L'Encyclopédie sur la mort


Se supprimer ou choisir la vie malgré tout?

Lytta Basset

Le psychologisme ambiant a tendance à réduire l'expérience du suicide à un dysfonctionnement psychologique: «Tu fais simplement une dépression!» On peut y voir au contraire une volonté de trouver un sens dans l'absurdité de l'existence. Pendant presque vingt siècles, l'Église, de concert avec l'État et la société civile, a massivement condamné le suicide comme «l'anti-pouvoir par excellence». Le questionnement de l'auteur ne sera pas théorique (le suicide est-il permis?). mais nourri de l'expérience personnelle : le suicide m'est-il permis à moi dans la douleur qui est la mienne?

L'extrait choisi porte sur les perspectives éthiques du suicide. D'autres pages de l'article sont consacrées à la question : «ce qui peut aider à choisir la vie malgré tout: les aides affectives, réflexives et spirituelles».
Du côté de l'éthique, il n'existe aucune argumentation convaincante. Selon l'éthicienne catholique A. Pieper, interdire absolument le suicide reviendrait à obliger l'humain à vivre à tout prix, en toutes circonstances. C'est «restreindre la liberté d'une manière moralement inadmissible» (16). Or, en éthique, le bien humain suprême n'est pas la vie, mais la liberté morale - toujours limitée par la liberté des autres, il est vrai. « Le suicide est une action permise, une action qui est donc déclarée comme moralement possible - non comme moralement nécessaire ni comme moralement impossible [...]. Je puis moralement mettre moi-même un terme à une vie devenue pour moi absurde, qui n'est plus digne de l'homme, mais je ne suis pas obligé moralement de le faire» (17). Et le théologien protestant P. Bühler va dans le même sens: «Il est impossible d'avoir un jugement éthique radical sur l'acte du suicide» (18).

Personnellement, il m'arrive de m'émerveiller de ce que tant d'humains aient le courage de vivre. Psychologues, humanistes, guides spirituels en conviennent: aucun amour authentique ne peut exiger qu'autrui vive. Le judaïsme a bien pressenti cela. Luther aussi, qui voyait dans la personne suicidée une victime de «la mélancolie*et de l'attaque satanique contre la foi» (19), il faisait la distinction entre le geste et son auteur qui, lui, n'étant pas exclu de la grâce, devait être enterré comme les autres. C'est que le Dieu biblique veut l'humain libre. Ne contraignant personne à vivre, il présente toujours la vie comme un choix.

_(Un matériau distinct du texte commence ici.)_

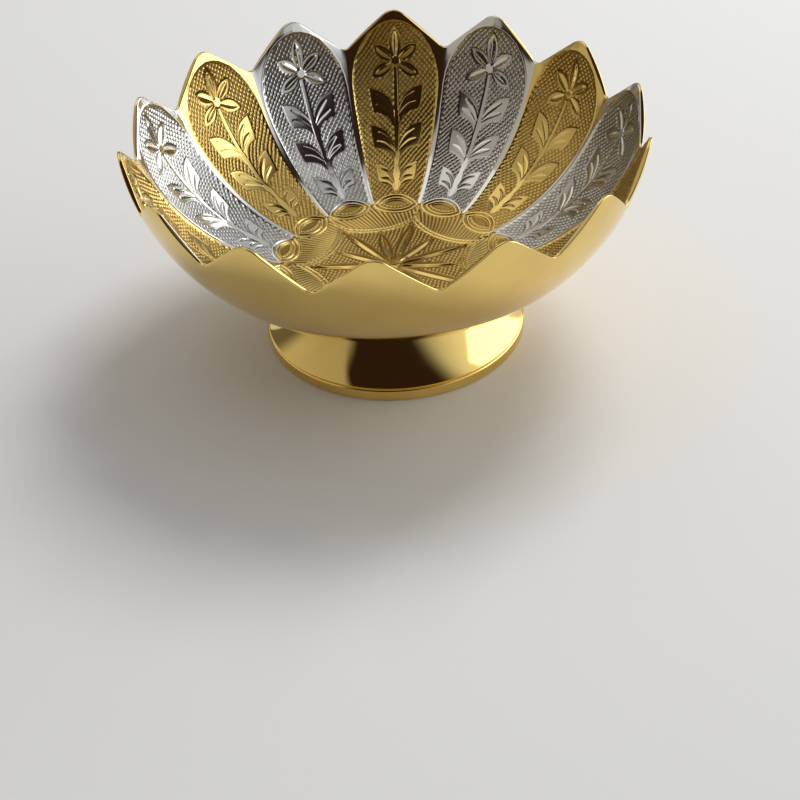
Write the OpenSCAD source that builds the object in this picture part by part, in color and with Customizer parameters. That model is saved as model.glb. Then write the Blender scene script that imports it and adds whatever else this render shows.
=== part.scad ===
// Offering bowl in the form of an open lotus: a petalled brass bowl on a flared foot ring.
// The origin is the centre of the foot's bottom face, +Z is up, and one petal tip points along +Y.

/* [Bowl] */
// Diameter across opposite petal tips
bowl_d = 114; // [96:1:150]
// Outside depth of the bowl, from its petal tips to its flat underside
bowl_depth = 38.4; // [32:0.2:46]
// Diameter of the flat part of the underside
floor_d = 31; // [24:0.5:38]
// Thickness of the bowl's wall
wall = 1.2; // [1:0.1:2]

/* [Petals] */
// Number of petals, an even number because gold and silver ones alternate
petals = 14; // [12:2:16]
// Depth of the valleys between two petal tips
valley_depth = 8.6; // [6:0.2:11]
// Radius of a petal's rounded tip
tip_round = 3.2; // [1.6:0.1:4]
// Radius at the bottom of a valley
valley_round = 1.8; // [1:0.1:2.6]

/* [Panels] */
// How far each petal's panel is sunk below the polished border
panel_sink = 0.3; // [0.2:0.02:0.4]
// Width of the polished strip between two neighbouring panels
strip_w = 1.3; // [0.8:0.1:2]
// Width of a panel where its arch springs
panel_w = 21.2; // [16:0.2:22]
// Height of a panel's arch
arch_h = 13; // [11.5:0.1:16]
// Distance down from a petal's tip to the top of its panel
border_h = 2.2; // [1.6:0.1:4]
// Radius from the bowl's axis at which the panels begin
panel_base_r = 28.2; // [27:0.2:32]

/* [Floor carving] */
// Radius of the ring of ovals, from the bowl's axis to an oval's middle
ovals_r = 25; // [22:0.2:27]
// Width of an oval across its middle
oval_w = 5.2; // [3:0.2:5.6]
// Radius from the axis to the cusps where two scallops meet
cusp_r = 20.6; // [19:0.2:22]
// Radius from the axis to the middle of a scallop
scallop_r = 16.2; // [14:0.2:17]
// Radius from the axis to the points of the long leaves
long_leaf_r = 19.4; // [16:0.2:19.6]
// Radius from the axis to the points of the short leaves
short_leaf_r = 14.6; // [12:0.2:15.2]
// Width of a leaf across its middle
leaf_w = 2.1; // [1.4:0.1:2.6]
// Width of a carved outline
line_w = 0.6; // [0.4:0.05:0.8]
// Depth of the carved outlines
line_sink = 0.25; // [0.15:0.01:0.35]

/* [Foot] */
// Height from the table to the bowl's underside
foot_h = 15; // [10:0.5:24]
// Diameter of the foot over its lip
foot_d = 60; // [54:1:76]
// Height of the upright lip round the bottom of the foot
lip_h = 2.8; // [1.8:0.1:4]
// Thickness of the lip, from its outer face inward
lip_w = 2.4; // [2:0.1:4]
// Radius on the lip's outer edges
lip_round = 0.5; // [0.2:0.05:0.8]
// Diameter of the neck, where the foot meets the bowl
neck_d = 44; // [36:1:50]
// Thickness of the foot's wall
foot_wall = 1.3; // [0.9:0.1:1.8]
// Radius of the hollow curve from neck to lip
flare_r = 33; // [18:1:70]

/* [Joint and plating] */
// Leg of the solder fillet inside the neck
solder_leg = 1.8; // [1:0.1:2.6]
// Thickness at which the silver layer on alternate petals is drawn
silver_t = 0.12; // [0.08:0.02:0.3]

/* [Hidden] */
$fn = 168;

// Overrun of a cut past the face it opens
over = 0.5;
// Steps in a drawn arc of the rim, of an arch and of the lip, and degrees in a step of the wall's turn
rim_steps = 5;
arch_steps = 5;
lip_steps = 4;
turn_step = 5;

tip_r = bowl_d / 2;
floor_r = floor_d / 2;
rim_z = foot_h + bowl_depth;
step = 360 / petals;

// The wall's section is one arc that leaves the flat underside at its edge and passes the petal tips
arc_r = (pow(tip_r - floor_r, 2) + pow(bowl_depth, 2)) / (2 * bowl_depth);
arc_centre = [floor_r, foot_h + arc_r];

// Turn of the wall at a radius of the inside, 0 at the floor and 90 upright
function turn_at(r) = asin((r - floor_r) / (arc_r - wall));
// Turn at which the wall, at a depth below its outer face, is just above the petal tips
function rim_turn(depth) = acos((arc_centre[1] - rim_z - over) / (arc_r - depth));
// Points on an arc about a centre, from one angle to another
function arc(centre, r, from, to, steps) =
    [for (i = [0:steps]) let (a = from + (to - from) * i / steps) centre + r * [cos(a), sin(a)]];
// Turns of the wall at which its section has a point, from one turn up to another
function turns(from, to) =
    concat([from], [for (i = [floor(from / turn_step) + 1:ceil(to / turn_step) - 1]) i * turn_step], [to]);
// Points along the wall at a depth below its outer face, from one turn up to another
function wall_line(depth, from, to) =
    [for (a = turns(from, to)) arc_centre + (arc_r - depth) * [sin(a), -cos(a)]];
// The same points in the other order
function backward(points) = [for (i = [len(points) - 1:-1:0]) points[i]];
// Height of the bowl's underside at a radius
function underside_z(r) = arc_centre[1] - sqrt(pow(arc_r, 2) - pow(r - floor_r, 2));

// The foot's neck under the bowl, the top of its lip, and the middle of the circle that hollows the flare
neck = [neck_d / 2, underside_z(neck_d / 2)];
lip = [foot_d / 2 - lip_round, lip_h];
chord = lip - neck;
flare_out = sqrt(pow(flare_r, 2) - pow(norm(chord) / 2, 2));
flare_centre = (neck + lip) / 2 + flare_out * [-chord[1], chord[0]] / norm(chord);

// Half of the wall's section between two depths below its outer face, from one turn up past the tips
module wall_band(outer_depth, inner_depth, from) {
    polygon(concat(
        wall_line(outer_depth, from, rim_turn(outer_depth)),
        backward(wall_line(inner_depth, from, rim_turn(inner_depth)))));
}

// Half of the bowl's section with its floor
module bowl_section() {
    wall_band(0, wall, 0);
    translate([0, foot_h]) square([floor_r, wall]);
}

// Places its child at the middle of each petal of one set, the even ones gold and the odd ones silver
module at_petals(first) {
    for (k = [first:2:petals - 1]) rotate(-k * step) children();
}

// Everything that is cut away between two neighbouring tips, drawn square to the valley's own radius
module valley_cut() {
    // Taken a wall's thickness outside the tips, so that neighbouring cuts overlap over each tip
    half_w = (tip_r + wall) * sin(step / 2);
    both = tip_round + valley_round;
    lean = atan2(valley_depth - both, half_w) + asin(both / norm([half_w, valley_depth - both]));
    top = 2 * over;
    outline = concat(
        [[-half_w, top]],
        arc([-half_w, -tip_round], tip_round, 90, 90 - lean, rim_steps),
        arc([0, valley_round - valley_depth], valley_round, 270 - lean, 270 + lean, rim_steps),
        arc([half_w, -tip_round], tip_round, 90 + lean, 90, rim_steps),
        [[half_w, top]]);
    translate([0, tip_r + 2 * wall, rim_z]) rotate([90, 0, 0])
        linear_extrude(height = tip_r - floor_r) polygon(outline);
}

// The space over one petal's panel, from above the polished face to a depth below it. The outline can
// grow all round, for a layer that lines the panel.
module panel_space(depth, above, grow) {
    arch_z = rim_z - border_h - arch_h;
    half_w = panel_w / 2 + grow;
    // Two arcs meet at the top of the arch, each with its centre beyond the middle
    rise = arch_h + grow;
    beyond = (pow(rise, 2) - pow(half_w, 2)) / (2 * half_w);
    arch_r = half_w + beyond;
    crown = atan2(rise, beyond);
    outline = concat(
        [[half_w, foot_h - arch_z]],
        arc([-beyond, 0], arch_r, 0, crown, arch_steps),
        arc([beyond, 0], arch_r, 180 - crown, 180, arch_steps),
        [[-half_w, foot_h - arch_z]]);
    // The panel's sides run parallel to the petal's edges and would meet a little way off the axis
    edge = (strip_w / 2 - grow) / sin(step / 2);
    side = 2 * tip_r * [sin(step / 2), cos(step / 2)];
    intersection() {
        rotate(90 - step / 2) rotate_extrude(angle = step)
            wall_band(wall - depth, wall + above, turn_at(panel_base_r - grow));
        translate([0, tip_r, arch_z]) rotate([90, 0, 0])
            linear_extrude(height = tip_r) polygon(outline);
        translate([0, edge, foot_h]) linear_extrude(height = bowl_depth)
            polygon([[0, 0], side, [-side[0], side[1]]]);
    }
}

// The silver layer's place on one petal, from valley to valley, lining its sunk panel
module silver_place(above) {
    rotate(90 - step / 2) rotate_extrude(angle = step)
        wall_band(wall - silver_t, wall + above, turn_at(panel_base_r - strip_w));
    panel_space(panel_sink + silver_t, above, silver_t);
}

// Pointed oval between two points of the Y axis, as two equal arcs
module pointed_oval(from, to, w) {
    half_l = (to - from) / 2;
    r = (pow(half_l, 2) + pow(w / 2, 2)) / w;
    translate([0, from + half_l]) intersection() {
        translate([r - w / 2, 0]) circle(r = r);
        translate([w / 2 - r, 0]) circle(r = r);
    }
}

// One leaf of the floor's rosette: two hollows either side of a raised midrib
module leaf_drawing(to) {
    difference() {
        pointed_oval(line_w, to, leaf_w);
        translate([-line_w / 2, 0]) square([line_w, to]);
    }
}

// One oval of the ring at the panels' feet, as its outline
module oval_drawing() {
    half_l = ovals_r * sin(step / 2) - line_w / 2;
    translate([0, ovals_r]) rotate(90) difference() {
        pointed_oval(-half_l, half_l, oval_w);
        pointed_oval(-half_l + 2 * line_w, half_l - 2 * line_w, oval_w - 2 * line_w);
    }
}

// One scallop, an arc over two petals that bows toward the middle
module scallop_drawing() {
    half_l = cusp_r * sin(step);
    sag = cusp_r * cos(step) - scallop_r;
    r = (pow(half_l, 2) + pow(sag, 2)) / (2 * sag);
    spread = asin(half_l / r);
    translate([0, scallop_r + r]) intersection() {
        difference() {
            circle(r = r + line_w / 2);
            circle(r = r - line_w / 2);
        }
        polygon([[0, 0], 2 * r * [-sin(spread), -cos(spread)], 2 * r * [sin(spread), -cos(spread)]]);
    }
}

// The carved lines of the floor, sunk to one depth along the curved inside
module floor_carving() {
    reach = turn_at(panel_base_r);
    intersection() {
        rotate_extrude() {
            polygon(concat(
                wall_line(wall - line_sink, 0, reach), backward(wall_line(wall + over, 0, reach))));
            translate([0, foot_h + wall - line_sink]) square([floor_r, line_sink + over]);
        }
        translate([0, 0, foot_h]) linear_extrude(height = bowl_depth) {
            for (k = [0:petals - 1]) rotate(k * step) oval_drawing();
            for (k = [0:2:petals - 1]) {
                rotate((k - 0.5) * step) leaf_drawing(long_leaf_r);
                rotate((k + 0.5) * step) leaf_drawing(short_leaf_r);
                rotate((k + 0.5) * step) scallop_drawing();
            }
        }
    }
}

module lotus_bowl() {
    color("#d8b04a") difference() {
        rotate_extrude() bowl_section();
        for (k = [0:petals - 1]) rotate((k + 0.5) * step) valley_cut();
        at_petals(0) panel_space(panel_sink, over, 0);
        at_petals(1) silver_place(over);
        floor_carving();
    }
}

module silver_plating() {
    color("#c9cbce") difference() {
        at_petals(1) silver_place(0);
        at_petals(1) panel_space(panel_sink, over, 0);
        for (k = [0:petals - 1]) rotate((k + 0.5) * step) valley_cut();
    }
}

// Half of the section of the space that the bowl fills
module bowl_body_section() {
    polygon(concat([[0, arc_centre[1]], [0, foot_h]], wall_line(0, 0, 90)));
}

// Half of the foot's section before the bowl is seated in it
module foot_section() {
    intersection() {
        translate(flare_centre) difference() {
            circle(r = flare_r + foot_wall);
            circle(r = flare_r);
        }
        translate([neck[0] / 2, lip_h - lip_round]) square([lip[0] - neck[0] / 2, foot_h]);
    }
    polygon(concat(
        [[lip[0] - lip_w, 0]],
        arc([lip[0], lip_round], lip_round, 270, 360, lip_steps),
        arc([lip[0], lip_h - lip_round], lip_round, 0, 90, lip_steps),
        [[lip[0] - lip_w, lip_h]]));
}

module foot_ring() {
    color("#dcb650") difference() {
        rotate_extrude() foot_section();
        rotate_extrude() bowl_body_section();
    }
}

// Half of the fillet's section, in the corner between the foot's inner wall and the bowl
module solder_section() {
    corner = neck - [foot_wall, 0];
    difference() {
        polygon(concat(
            arc(corner - [solder_leg, solder_leg], solder_leg, 0, 90, lip_steps),
            [corner + [-solder_leg, solder_leg], corner + [foot_wall / 2, solder_leg],
                corner + [foot_wall / 2, -solder_leg]]));
        bowl_body_section();
        foot_section();
    }
}

module solder_fillet() {
    color("#b9a06a") rotate_extrude() solder_section();
}

lotus_bowl();
silver_plating();
foot_ring();
solder_fillet();
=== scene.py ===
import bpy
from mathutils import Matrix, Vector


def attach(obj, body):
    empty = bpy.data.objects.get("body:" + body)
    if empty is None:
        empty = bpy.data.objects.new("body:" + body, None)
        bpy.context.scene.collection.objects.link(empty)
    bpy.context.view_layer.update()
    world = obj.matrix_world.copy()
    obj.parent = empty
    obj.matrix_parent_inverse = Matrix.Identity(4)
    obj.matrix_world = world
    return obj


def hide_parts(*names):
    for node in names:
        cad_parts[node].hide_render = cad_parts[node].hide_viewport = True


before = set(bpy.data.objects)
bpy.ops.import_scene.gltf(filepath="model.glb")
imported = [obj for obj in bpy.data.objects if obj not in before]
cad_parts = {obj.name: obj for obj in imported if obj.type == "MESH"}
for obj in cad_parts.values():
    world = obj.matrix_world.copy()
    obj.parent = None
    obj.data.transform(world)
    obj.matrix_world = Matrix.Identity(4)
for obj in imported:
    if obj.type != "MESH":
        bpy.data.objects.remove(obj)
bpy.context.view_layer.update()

import math
import bpy
import numpy as np

# The shell. Brass sheet 1.2 mm thick, raised to a round bowl and filed into fourteen petals at its
# rim, then gold plated and polished. Its outside, underside and cut edge are mirror bright.
mm = 0.001
petals = 14
step = 2 * np.pi / petals
wall = 1.2
# The floor is flat as far as floor_r, and the wall goes on from there as one arc
floor_r, floor_z = 15.5, 16.2
outer_arc, arc_z = 41.625, 56.625
inner_arc = outer_arc - wall
rim_z, tips_r = 53.4, 57
valley_depth, valley_round, tip_round = 8.6, 1.8, 4.6
half_petal = (tips_r + wall) * math.sin(step / 2)
edge_round = 0.3
border_fall = 0.45
# The carved pieces line the shell, so its own inner face is set back and ends below the rim
set_back, turn_short = 0.75, 0.02
shell_columns, outer_rows, inner_rows = 64, 60, 16


def round_point(angle, r, z):
    """A point at an angle clockwise from +Y, a distance from the axis and a height."""
    return np.stack([r * np.sin(angle), r * np.cos(angle), z + 0 * angle], -1)


def wall_point(angle, turn, arc):
    """A point on the wall. The turn is how far round its arc it is, from the flat floor up."""
    return round_point(angle, floor_r + arc * np.sin(turn), arc_z - arc * np.cos(turn))


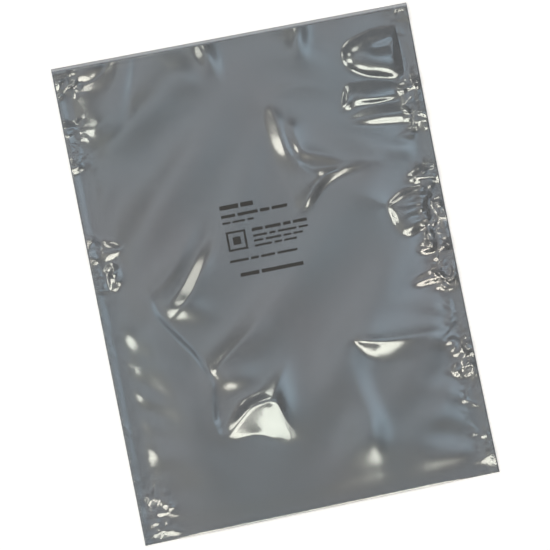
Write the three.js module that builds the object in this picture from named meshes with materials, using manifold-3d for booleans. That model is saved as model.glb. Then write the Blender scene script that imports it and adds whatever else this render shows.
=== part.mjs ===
// Static shielding bag: one web of metallised film, folded across the bottom and welded to itself along both
// sides. It lies empty and nearly flat, with its mouth open towards +Y.
// Lengths are in millimetres. X runs across the bag, Y from the fold to the mouth, Z up from the table.

import * as THREE from "three";
import Module from "manifold-3d";

const wasm = await Module();
wasm.setup();

// The web and its welds
const bagWidth = 228.6;
const bagLength = 307; // over the back panel, from the fold to the lip's edge
const filmThickness = 0.071;
const weldWidth = 9.5; // each side weld, in from the cut edge
const lipHeight = 1.7; // the back panel stands this far past the front one, to open the mouth by
const foldRadius = 0.25; // outside of the bottom fold
const edgeDrawIn = 1.1; // the puckered right-hand edge draws in this much half way along
const weldDrawUp = 4.6; // the puckers make the right-hand weld this much shorter than the left one

// Air between the panels
const airGap = 0.55; // in the middle of the bag
const weldGap = 0.03; // at a weld's inner line, where the panels part
const mouthGap = 0.4;
const weldRun = 40; // distance from a weld, the fold or the mouth over which the gap reaches airGap
const foldRun = 16;
const mouthRun = 22;
const pillowRun = 18; // distance from a weld or the fold over which pillows and waves rise

// The front panel's relief. Every place is given as two percentages: of the way from the bag's middle to its
// side, and of the way from its middle to its mouth.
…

«Contrairement à celle des animaux*, la vie de l'homme n'est pas une contrainte dont il ne peut se débarrasser, affirmait le théologien protestant D. Bonhoeffer*: il est libre de la vivre ou de l'anéantir» (20). Et le théologien catholique H. Kung ne dit pas autre chose: en créant l'humain libre, Dieu lui donne la possibilité, voire le droit de décider du moment et de la modalité de sa propre mort. En lien avec l'expérience croyante, H.-B. Peter s'inscrit dans la même ligne:«C'est la relation avec Dieu qui nous fait sentir ce qui est permis ou interdit du point de vue théologique, non pas du point de vue moral ou juridique. Dans cette perspective de la foi, il est tout à fait pensable que [...] dans les cas concrets où la vie devient insupportable, Dieu puisse juger que le suicide est autorisé, voire recommandé [...]. Que ce soit de point de vue chrétien, ou éthique et philosophique, il ne saurait y avoir une «condamnation à vivre» (21).

Notes
16. Annemarie Pieper, «Arguments éthiques pour la permission du suicide», Concilium, n° 199, 1985, p. 69.
17. Ibid., p. 70.
18. Pierre Bühler, «Le suicide: quelle liberté? Une approche éthique», dans Le suicide. Un choix? (collectif), Tout comme vous, Actes du congrès de l'ANAAP (7 décembre 1993), spécial n° 7, juillet 1994, p. 6.
19. Martin Luther, «Tischreden Nr 222», Werk-Ausgabe, vol.10, p. 112, cité par Hans-Balz Peter, «La dimension éthique. Le suicide est-il justifiable à certaines conditions?», dans Hans-Balz Peter et Pascal Mösli (dir.) Suicide. La fin d'un tabou? Genève, Labor et Fides, coll. «Le champ éthique», n° 41, 2003, p. 79.
20. Dietrich Bonhoeffer, Éthique, rassemblé et édité par Eberhard Bethge, traduit de l'allemand par Lore Jeanneret, Genève, Labor et Fides, 1997 [1965], p. 133.
21. Hans Balz Peter, art. cit., p. 90 et 92.